El conocimiento de José Smith

Compárese el conocimiento e información que reci­bió José Smith acerca de la personalidad de Dios y su Hijo Jesucristo, durante los breves momentos que habló con ellos cara a cara, con los credos del Concilio de Nicea, convocado por el emperador Constantino en el año 325 de la era cristiana, en el que trescientos dieciocho obispos pasaron cuatro semanas debatiendo la verdadera divinidad y personalidad del Hijo de Dios y la igualdad de Cristo y Dios, antes de poder llegar a un grado de unidad que les permitiera hacer una declaración pública sobre el asunto.

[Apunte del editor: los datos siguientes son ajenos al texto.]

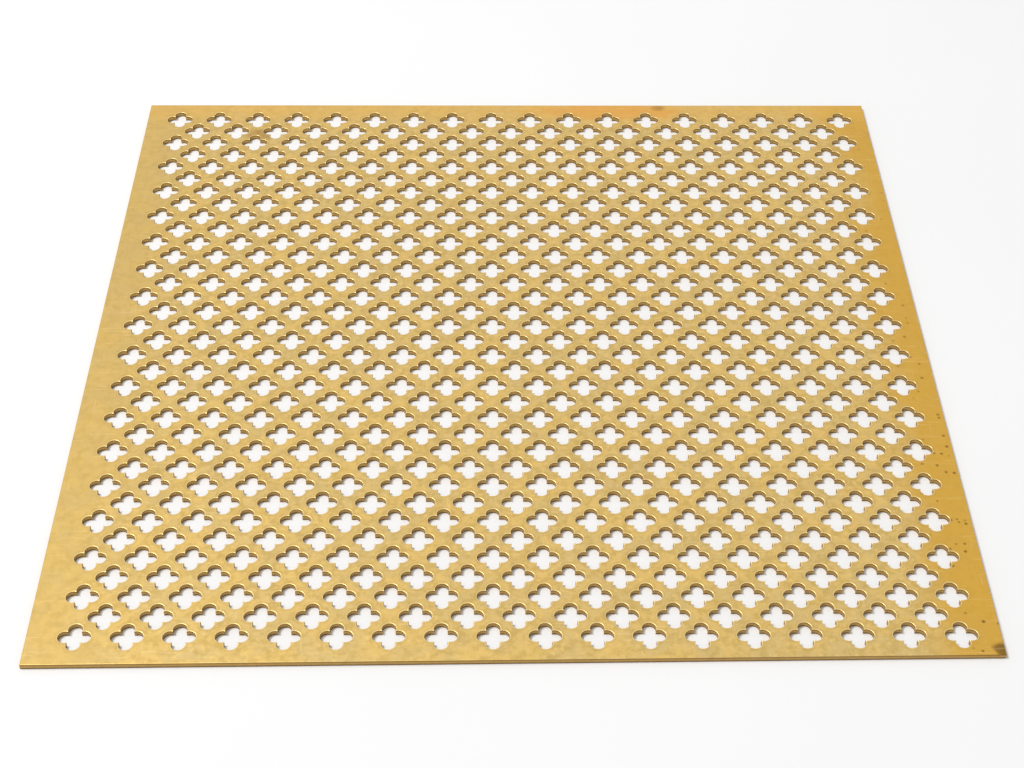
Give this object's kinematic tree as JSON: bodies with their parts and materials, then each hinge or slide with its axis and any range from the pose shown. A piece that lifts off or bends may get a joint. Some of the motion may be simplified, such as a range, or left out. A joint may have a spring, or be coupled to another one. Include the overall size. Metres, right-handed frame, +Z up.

Consideremos atentamente las palabras del profeta José Smith:

“Si por cinco minutos pudiéramos ver lo que hay en el cielo, aprenderíamos más que si leyésemos todo lo que jamás se ha escrito sobre el asunto.” (Documentary History of the Church, tomo 6, pág. 50.)

La aparición del Padre y el Hijo a José Smith se halla hermosamente descrita en las palabras del himno “Oración del Profeta”, que dicen:

Qué hermosa la mañana, qué brillante fue el sol,
Animales de verano daban voces de loor;
Cuando en hermoso bosque suplicó José a Dios.

Con ahínco suplicaba en ferviente oración,
Y la fuerza del maligno a su alma disparó,
Mas en Dios él esperaba, y le fió su protección.

Descendió gran luz del cielo, más brillante que el sol,
Y gloriosa la columna, con poder en él cayó
De los Seres Celestiales, Dios el Padre y Jesús.

Es mi Hijo Bien Amado; da oído”, dijo Dios;
Por el Padre contestado, escuchaba al Señor.
¡Oh qué gozo en su pecho!, porque vio al Dios de Luz.
(Himnos de Sión, Núm. 149.)

La visita del Padre y el Hijo a José Smith abrió la puerta al establecimiento del reino de Dios sobre la tierra en esta dispensación, y fue el acontecimiento más grande del siglo diecinueve.